Residents in North Toronto say a planned development near Yonge and Eglinton is a bad deal for students attending the school next door, which could be forced to move.

The 35-storey tower will be built next to John Fisher Junior Public School (JFPS) and a connected daycare.

The project was approved by the Ontario Municipal Board (OMB) last year, much to the dismay of parents, who say their kids will be playing steps away from the construction site.
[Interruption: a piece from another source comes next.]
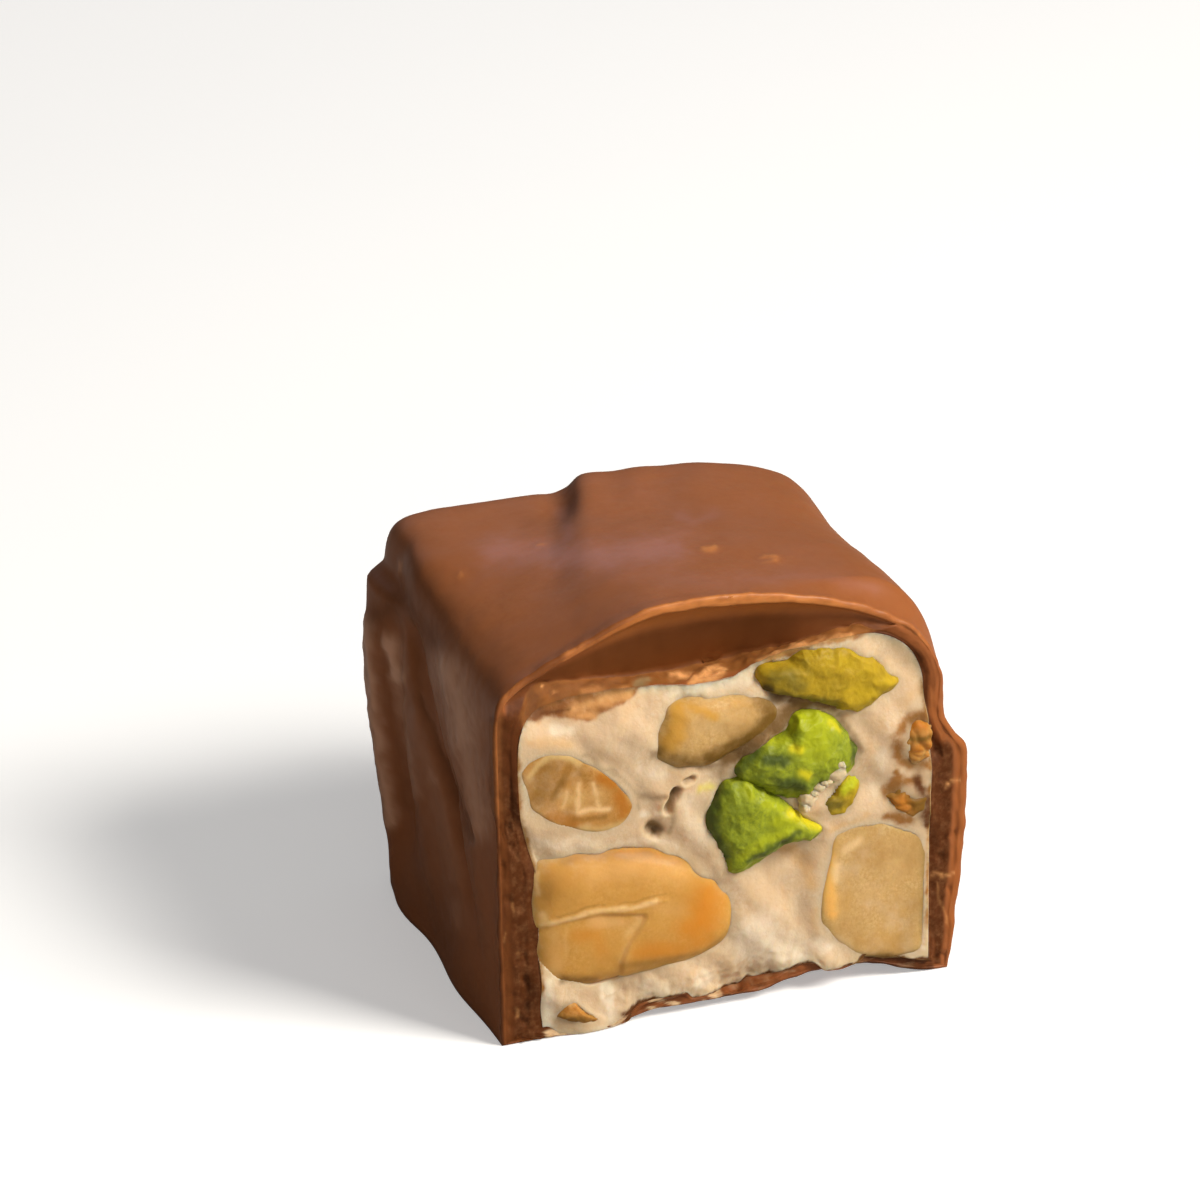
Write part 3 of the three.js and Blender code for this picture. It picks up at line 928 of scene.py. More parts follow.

At some point, there was also talk about using the playground as a staging area for crews.

“Parents are justifiably angry that the OMB approved the tower next to their school in the first place,” said Josh Matlow, who is the councillor for another ward, but represents constituents at the school.

The Toronto District School Board (TDSB) has hired a third-party contractor to conduct a risk assessment to evaluate the impact the project would have on the school.

The first phase of that assessment, only referred to as a generic evaluation, has been completed according to a letter the school board sent to parents on Friday.

The letter said the next steps would be to get “specific details about the proposed construction management plan” from the city.

“Based on the findings of Phase 2, the TDSB will assess measures to mitigate the risks associated with the development including a possible relocation of JFPS and the daycare,” the letter read.

“Given the board has decided to keep Vaughan Road Academy as a core holding, this location will be considered as a potential relocation site.

“The big question is — Is the school board going to have to be forced to uproot the entire community, the kids and the daycare, to make way for a developer to get rich next door?” Matlow said.

He added the fact there’s already talk of relocating the school before the risk assessment is even complete shows the city, along with the school board, need to increase measures to ensure the condo is blocked.

“The school needs to draw a line in the sand and say we’re here and we want to protect our kids, but we also don’t think that the entire community should be uprooted from Yonge and Eglinton and have to go across town,” Matlow said.

The ward’s councillor, Jaye Robinson, said in an email she has opposed the development since it was proposed.

“Over the past few months, I’ve been working closely with the parent and neighbourhood community to ensure that the highest health and safety standards are in place during construction,” she said.

“I, like the parents of John Fisher students, as well as local residents, continue to believe that this building never should have been approved in the first place.”

Her office said she’s had meetings with both Premier Kathleen Wynne and Mayor John Tory, who says the project was forced on the city by the OMB.

“I will do whatever I can to ensure that the best interests and well-being of this neighbourhood, including John Fisher students, are protected,” Tory said in an email.

“In effect, [the development] has been forced on the city by the Ontario Municipal Board. But the OMB decision is no reason to abandon the well-being of a stable neighbourhood or one of Toronto’s most respected public schools.”

The TDSB hasn’t yet responded to a request for comment.

According to the board’s letter to parents, the risk assessment should be completed by the end of April.